VACATION BIBLE SCHOOL
History of Vacation Bible School
The origins of Vacation Bible School can be traced back to Hopedale, IL in 1894. Sunday School teacher D. T. Miles, who also was a public school teacher, felt she was limited by time constraints in teaching the Bible to children. So, she started a daily Bible school to teach children during the summer. The first Bible school enrolled forty students and lasted four weeks. A local school was used for classes, while an adjoining park was used for recess.
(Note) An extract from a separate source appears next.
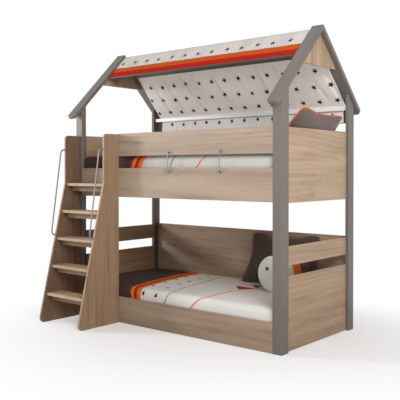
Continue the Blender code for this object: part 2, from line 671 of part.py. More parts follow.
def duvet_ring(x, mattress_top):
    """Cross-section: over the mattress with round shoulders, tucked down at front and rear."""
    front = RAIL_BOARD + DUVET_SIDE_GAP
    rear = BACK_INNER_Y - DUVET_SIDE_GAP
    under = mattress_top + SOFT_CLEARANCE
    skirt_bottom = mattress_top - DUVET_TUCK
    from_end = DUVET_X - abs(x)
    inward_share = min(from_end / DUVET_END_ROUND, 1)
    full_share = 1 - DUVET_FALL_SHARE + DUVET_FALL_SHARE * (1 - (1 - inward_share) ** 2) ** 0.5
    swell = full_share * DUVET_EDGE
    crown = full_share * DUVET_CROWN
    shoulder_z = swell + DUVET_SHOULDER / 2
    ripple = DUVET_RIPPLE * inward_share * sin(2 * pi * x / DUVET_RIPPLE_PITCH)

    def shoulder(wall, inward):
        angles = [radians(90) * step / 4 for step in range(5)]
        start_z = under + swell - shoulder_z
        return [(wall + inward * DUVET_SHOULDER * (1 - cos(a)), start_z + shoulder_z * sin(a)) for a in angles]

    across = [step / 8 for step in range(1, 8)]
    low_y = front + DUVET_SHOULDER
    high_y = rear - DUVET_SHOULDER
    top = [
        (low_y + s * (high_y - low_y), under + swell + (crown + ripple * sin(3 * pi * s)) * sin(pi * s))
        for s in across
    ]
    outer = [(front, skirt_bottom)] + shoulder(front, 1) + top
    outer += shoulder(rear, -1)[::-1] + [(rear, skirt_bottom)]
    inner_rear = rear - DUVET_SKIRT
    inner_front = front + DUVET_SKIRT
    inner = [(inner_rear, skirt_bottom), (inner_rear, under)]
    inner += [(inner_front, under), (inner_front, skirt_bottom)]
    return [(x, y, z) for y, z in outer + inner]


def duvet(level, mattress_top):
    end_places = [DUVET_X - DUVET_END_ROUND * (1 - cos(radians(30 * step))) for step in range(4)]
    inner = end_places[-1]
    middle_places = [inner * (step / 5) for step in range(-4, 5)]
    places = [-x for x in end_places] + middle_places + end_places[::-1]
    shape = loft([duvet_ring(x, mattress_top) for x in places])
    return add_shape(f"{level}_duvet", shape, BEDDING, smooth=True)


mattress("lower", LOWER_BED_Z)
mattress("upper", UPPER_BED_Z)
lower_duvet = duvet("lower", LOWER_BED_Z + MATTRESS_THICKNESS)
upper_duvet = duvet("upper", UPPER_BED_Z + MATTRESS_THICKNESS)


# Pillows: two faces that swell from a shared seam, with the sides drawn in between the corners
PILLOW_FLAT = 2.4
PILLOW_FULL_SHARE = 0.55


def pillow(name, size, crown, columns, rib, spread_share, slump_share, look):
    """The spread widens its lower edge, the slump lowers its far end."""
    rows = 12
    width, height = size
    shape = bmesh.new()

    def point(i, j, face):
        u = 2 * i / columns - 1
        v = sin(pi * j / rows - pi / 2)
        swell_share = ((1 - abs(u) ** PILLOW_FLAT) * (1 - abs(v) ** PILLOW_FLAT)) ** PILLOW_FULL_SHARE
        groove = rib * (i % 2) if swell_share else 0
        x = u * (width / 2 - PILLOW_DRAW * (1 - v * v)) * (1 - spread_share * v)
        z = v * (height / 2 - PILLOW_DRAW * (1 - u * u)) * (1 + slump_share * u)
        return x, face * (crown / 2 - groove) * swell_share, z

    rim = {}
    for face in (-1, 1):
        grid = []
        for i in range(columns + 1):
            line = []
            for j in range(rows + 1):
                on_rim = i in (0, columns) or j in (0, rows)
                if on_rim and (i, j) not in rim:
                    rim[i, j] = shape.verts.new(point(i, j, face))
                line.append(rim[i, j] if on_rim else shape.verts.new(point(i, j, face)))
            grid.append(line)
        for i in range(columns):
            for j in range(rows):
                quad = (grid[i][j], grid[i + 1][j], grid[i + 1][j + 1], grid[i][j + 1])
                shape.faces.new(quad)
    return add_shape(name, shape, look, smooth=True)


DOWN = Vector((0, 0, -1))
lower_size = (LOWER_PILLOW_WIDTH, LOWER_PILLOW_HEIGHT)
lower_pillow = pillow(
    "lower_pillow", lower_size, LOWER_PILLOW_CROWN, 28, LOWER_PILLOW_RIB, LOWER_PILLOW_SPREAD_SHARE, 0, BROWN_CORD
)
lower_pillow.rotation_euler = (-LOWER_PILLOW_LEAN, 0, LOWER_PILLOW_YAW)
lower_pillow.location = (
    HALF_LENGTH - LOWER_PILLOW_FROM_END, BACK_INNER_Y - LOWER_PILLOW_HEIGHT, LOWER_BACK_TOP
)
settle(lower_pillow, [lower_duvet], DOWN)
settle(lower_pillow, [lower_back], Vector((0, 1, 0)))
settle(lower_pillow, [lower_duvet, lower_back], DOWN)

upper_size = (UPPER_PILLOW_WIDTH, UPPER_PILLOW_HEIGHT)
upper_pillow = pillow(
    "upper_pillow", upper_size, UPPER_PILLOW_CROWN, 16, 0, 0, UPPER_PILLOW_SLUMP_SHARE, TAUPE
)
upper_pillow.rotation_euler = (-UPPER_PILLOW_LEAN, 0, radians(-90))
upper_pillow.location = (
    END_INNER_X - UPPER_PILLOW_HEIGHT,
    BACK_INNER_Y - UPPER_PILLOW_BACK_GAP - UPPER_PILLOW_WIDTH / 2,
    GUARD_TOP + UPPER_PILLOW_CROWN / 2,
)
settle(upper_pillow, [upper_duvet], DOWN)
settle(upper_pillow, [upper_end_right], Vector((1, 0, 0)))
settle(upper_pillow, [upper_duvet, upper_end_right], DOWN)

# Bolster: a stuffed roll of three cloths sewn end to end, its front a domed disc
BOLSTER_SEAM_SHARES = (0.30, 0.62)
BOLSTER_INNER = BOLSTER_RADIUS - BOLSTER_ROUND
bolster_profile = [(BOLSTER_INNER / 4, -BOLSTER_SEAM), (BOLSTER_INNER * 3 / 4, -BOLSTER_SEAM / 2)]
for step in range(4):
    a = radians(30 * step)
    bolster_profile.append((BOLSTER_INNER + BOLSTER_ROUND * sin(a), BOLSTER_ROUND * (1 - cos(a))))
for seam_share in BOLSTER_SEAM_SHARES:
    seam = seam_share * BOLSTER_LENGTH
    bolster_profile += [
        (BOLSTER_RADIUS, seam - 2 * BOLSTER_SEAM),
        (BOLSTER_RADIUS - BOLSTER_SEAM, seam),
        (BOLSTER_RADIUS, seam + 2 * BOLSTER_SEAM),
    ]
for step in range(4):
    a = radians(30 * step)
    back = BOLSTER_LENGTH - BOLSTER_ROUND * (1 - sin(a))
    bolster_profile.append((BOLSTER_INNER + BOLSTER_ROUND * cos(a), back))


def bolster_place(a, b, along):
    """The roll's axis runs back from its front disc."""
    return a, along - BOLSTER_LENGTH / 2, b


bolster = add_shape("bolster", turned(bolster_profile, 28, bolster_place), ORANGE, smooth=True)
bolster.location = (
    HALF_LENGTH - BOLSTER_FROM_END,
    BACK_INNER_Y - BOLSTER_BACK_GAP - BOLSTER_LENGTH / 2,
    LOWER_END_TOP + BOLSTER_RADIUS,
)
settle(bolster, [lower_duvet], DOWN)


# Cloth roof
CANOPY_X = RAFTER_INNER_X - CLOTH_SIDE_GAP


def fold_share(x, pitch):
    """Soft uneven folds along the bed, between 0 and 1."""
    turn = 2 * pi * x / pitch
    return 0.5 + 0.3 * cos(turn) + 0.2 * cos(1.7 * turn + 1)


def add_cloth(name, grid, thickness, look):
    """Give a grid of points, the cloth's outer face, an inner face one thickness below."""
    shape = bmesh.new()
    columns, rows = len(grid), len(grid[0])

    def inward(i, j):
        along = grid[min(i + 1, columns - 1)][j] - grid[max(i - 1, 0)][j]
        down = grid[i][min(j + 1, rows - 1)] - grid[i][max(j - 1, 0)]
        return down.cross(along).normalized()

    outer = [[shape.verts.new(point) for point in line] for line in grid]
    inner = [
        [shape.verts.new(grid[i][j] + thickness * inward(i, j)) for j in range(rows)]
        for i in range(columns)
    ]
    for i in range(columns - 1):
        for j in range(rows - 1):
            for sheet in (outer, inner):
                shape.faces.new((sheet[i][j], sheet[i + 1][j], sheet[i + 1][j + 1], sheet[i][j + 1]))
    rim = [(i, 0) for i in range(columns)] + [(columns - 1, j) for j in range(1, rows)]
    rim += [(i, rows - 1) for i in range(columns - 2, -1, -1)] + [(0, j) for j in range(rows - 2, 0, -1)]
    for (i, j), (k, m) in zip(rim, rim[1:] + rim[:1]):
        shape.faces.new((outer[i][j], outer[k][m], inner[k][m], inner[i][j]))
    return add_shape(name, shape, look, smooth=True)


def canopy_line(x):
    """From the hem over the front board's edge, over the ridge, down to behind the eave rail."""
    fold = CLOTH_FOLD * fold_share(x, FOLD_PITCH)
    hem_down = FRONT_BOARD_DOWN + CLEARANCE + CLOTH_THICKNESS
    hem_end = CLOTH_DROP + CLOTH_THICKNESS + RIDGE_BOARD
    line = [slope_point(-1, hem_down, hem_end), slope_point(-1, hem_down, CLOTH_DROP + CLOTH_HEM_LIP / 2)]
    line.append(slope_point(-1, hem_down - CLOTH_HEM_LIP / 2, CLOTH_DROP))
    for share in (0.75, 0.5, 0.25):
        line.append(slope_point(-1, hem_down * share, CLOTH_DROP - fold / 4))
    line.append((RIDGE_Y, slope_height(RIDGE_Y, CLOTH_DROP)))
    for share in (0.33, 0.67, 1):
        line.append(slope_point(1, REAR_BOARD_DOWN * share, CLOTH_DROP - fold / 4))
    start = Vector(slope_point(1, REAR_BOARD_DOWN, CLOTH_DROP))
    rail_y = EAVE_RAIL_REAR + CLEARANCE + CLOTH_THICKNESS
    end = Vector((rail_y, EAVE_RAIL_TOP + CLOTH_HEM_LIP))
    outward = Vector((end.y - start.y, start.x - end.x)).normalized() * -1
    for share in (0.2, 0.4, 0.6, 0.8):
        belly = 4 * share * (1 - share)
        line.append(start.lerp(end, share) + outward * belly * (fold - CLOTH_SAG))
    line += [end, (rail_y, EAVE_RAIL_TOP - CLOTH_HEM_LIP), (rail_y, EAVE_RAIL_TOP - CANOPY_TAIL)]
    return [Vector((x, y, z)) for y, z in line]


CANOPY_COLUMNS = 26
canopy_xs = [CANOPY_X * (2 * i / CANOPY_COLUMNS - 1) for i in range(CANOPY_COLUMNS + 1)]
add_cloth("canopy_cloth", [canopy_line(x) for x in canopy_xs], CLOTH_THICKNESS, COTTON)


def valance_line(x):
    """A gathered strip sewn to the canopy's lower edge, its pleats opening downwards."""
    top = EAVE_RAIL_TOP - CANOPY_TAIL - CLEARANCE
    wall = EAVE_RAIL_REAR + CLEARANCE + CLOTH_THICKNESS
    pleat = VALANCE_PLEAT * fold_share(x, VALANCE_PITCH)
    return [Vector((x, wall + share * pleat, top - share * VALANCE_DROP)) for share in (0, 0.3, 0.65, 1)]


VALANCE_COLUMNS = 72
valance_low = VALANCE_LEFT_GAP - BACK_SPAN_X
valance_span = BACK_SPAN_X - VALANCE_RIGHT_GAP - valance_low
valance_xs = [valance_low + valance_span * i / VALANCE_COLUMNS for i in range(VALANCE_COLUMNS + 1)]
add_cloth("canopy_valance", [valance_line(x) for x in valance_xs], CLOTH_THICKNESS, COTTON)
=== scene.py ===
from math import cos, exp, hypot, pi, radians, sin, sqrt

import bmesh
import bpy
from mathutils import Matrix, Vector, noise


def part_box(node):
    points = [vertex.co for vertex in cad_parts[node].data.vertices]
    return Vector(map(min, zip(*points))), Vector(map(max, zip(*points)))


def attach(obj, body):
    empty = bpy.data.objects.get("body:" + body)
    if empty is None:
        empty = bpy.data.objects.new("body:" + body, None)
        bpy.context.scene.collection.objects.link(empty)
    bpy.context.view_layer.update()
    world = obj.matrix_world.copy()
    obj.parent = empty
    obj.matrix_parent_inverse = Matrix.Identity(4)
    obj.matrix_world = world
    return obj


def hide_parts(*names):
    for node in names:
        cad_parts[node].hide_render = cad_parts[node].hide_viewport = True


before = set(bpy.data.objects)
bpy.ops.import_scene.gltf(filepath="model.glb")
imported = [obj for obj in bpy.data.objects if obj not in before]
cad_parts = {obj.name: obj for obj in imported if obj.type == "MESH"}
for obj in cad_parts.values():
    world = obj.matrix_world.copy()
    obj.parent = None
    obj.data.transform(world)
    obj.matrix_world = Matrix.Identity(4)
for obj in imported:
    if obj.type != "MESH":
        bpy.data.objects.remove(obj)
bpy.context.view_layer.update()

# --- Posts -----------------------------------------------------------------------------------------
# Four upright boards of melamine-faced particle board in a grey-taupe oak print, edge-banded all round.
# Each front post is an L of two boards glued together; the rear ones are single boards.


def tint(red, green, blue):
    """Linear colour from the sRGB values (0 to 255) that a picture shows."""
    parts = [c / 255 for c in (red, green, blue)]
    return tuple(((p + 0.055) / 1.055) ** 2.4 if p > 0.04045 else p / 12.92 for p in parts) + (1.0,)


class Term:
    """An output socket that takes plain arithmetic: each step of it becomes a Math node."""

    def __init__(self, tree, socket):
        self.tree = tree
        self.socket = socket

    def __rsub__(self, other):
        return calc("SUBTRACT", other, self)


# Python's operators for a Term, each with the Math node that it makes
OPERATORS = {
    "add": "ADD", "radd": "ADD", "sub": "SUBTRACT", "mul": "MULTIPLY", "rmul": "MULTIPLY",
    "truediv": "DIVIDE", "mod": "FLOORED_MODULO", "pow": "POWER", "abs": "ABSOLUTE",
    "lt": "LESS_THAN", "gt": "GREATER_THAN",
}
for name, operation in OPERATORS.items():
    setattr(Term, f"__{name}__", lambda self, *other, operation=operation: calc(operation, self, *other))


def feed(node, values):
    """Link or set the node's input sockets, by name or number."""
    for key, value in values.items():
        if isinstance(value, Term):
            value.tree.links.new(value.socket, node.inputs[key])
        else:
            node.inputs[key].default_value = value


def add_node(tree, kind, values=None, **settings):
    """A node with its settings made and its inputs fed."""
    node = tree.nodes.new(kind)
    for key, value in settings.items():
        setattr(node, key, value)
    feed(node, values or {})
    return node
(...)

Vacation Bible school as we know it today got its start more than 20 years later on New York City's East Side. Mrs. Walker Avlette Hawes of the Epiphany Baptist Church noted a rapid increase in the number of immigrant children in the slums. In July 1898, she rented the only place available—a saloon—to run a Bible school for six weeks during the summer. Hawes structured her program around worship music, Bible stories and Scripture memorization, games, crafts, drawing, cooking, etc. The school caught on: Hawes was presiding over seven separate schools by the time she retired from her work in 1901.
Dr. Robert Boville, who worked for the Baptist Mission Society, picked up where Hawes left off, and the movement grew to include 17 schools by 1903. Four years later, schools opened in Philadelphia and Chicago, and in 1911, Boville established the Daily Vacation Bible School Association as a national organization. In 1923, he left to promote VBS internationally and founded the World Association of Vacation Bible Schools.
Standard Publishing created a full-scale VBS program in 1923, and divided it by grade. In 1998, the publisher reported that more than 5 million children attended VBS programs every year.
More people accept Christ during the VBS summer season than they do all year long.